Fish stands pretty close to lamb in my books when it comes to my favourite curry. When I was 14, I began tutoring a little girl on my road twice a week and her Mother would always make sure I always ate before I left. They were Bangladeshi so fish was a regular part of their menu. It was here that I fell in love with fish curries, something rarely cooked at my Mother’s home. Where before I had only ever heard of tilapia, cod and salmon, here there were so many different types of fishes! Different sizes, different textures, so many different tastes!
I purchased this particular fish, called ‘Pabda’ from a Bangladeshi shop in a frozen block. I was intrigued by it, but also slightly intimidated by the fact that it had it’s head on. Eeeeeeeek! In a mixture of disgust and fear (strange since I myself had willingly purchased this), I pushed the Pabda to the back of my freezer, in denial that one day I’ll have to deal with this scary little headed fish. Of course, I could just choose to cook and eat it with it’s head on, but I couldn’t bring myself to do that. It’s the eyes – they freak me out!
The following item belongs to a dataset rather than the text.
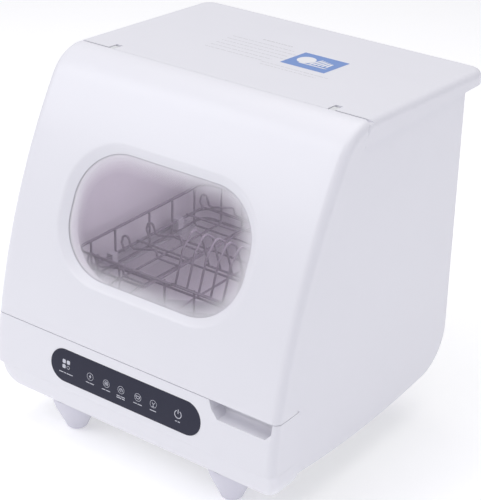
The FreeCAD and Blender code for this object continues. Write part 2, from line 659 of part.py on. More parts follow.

Eventually, a friend of mine popped over for dinner not too may days ago and I had initially planned the humble Pakistani daal chaawal for dinner, something I felt fine for a regular meal but not something to serve my food-loving friend for dinner. So out came the frozen block of Pabda fish. Unwillingly, I beheaded it and cleaned out it’s innards. Alhamdulillah, the experience wasn’t as gory and gross as I had imagined it to be , i.e. I didn’t puke and now I have the comforting knowledge that no matter what fish life throws at me, I’ll be able to de-head it, cook it and make a fantastic dinner out of it.
‘Bhuna’ refers to a cooking technique in which the water is dried out on high heat and entails vigorous stirring and shaking of the pan. If you’ve ever cooked fish, then you’ll know vigorous stirring will only lead to a mush, which is fine if you’re going for a Fish Keema, but in most other cases isn’t what we want. Hence the ‘ around the ‘Bhuna’ in the title. Instead, I’ve bhunn-ed the onions and tomatoes till they have little water remaining in them, but still maintain their shape to add some texture to the curry, then carefully added the Pabda and allowed it to steam gently till cooked.
This dish went down very well with my friend and I alongside some tadka daal and a zesty salad. Pabda fish has a very delicate and soft texture unlike many other fishes I have had before. The flesh peels away from the bone so easily that fishing for bones (get the pun? Lol) isn’t a problem at all! Goes best with plain white basmati rice but I can imagine it would go quite well with a crispy naan – yum!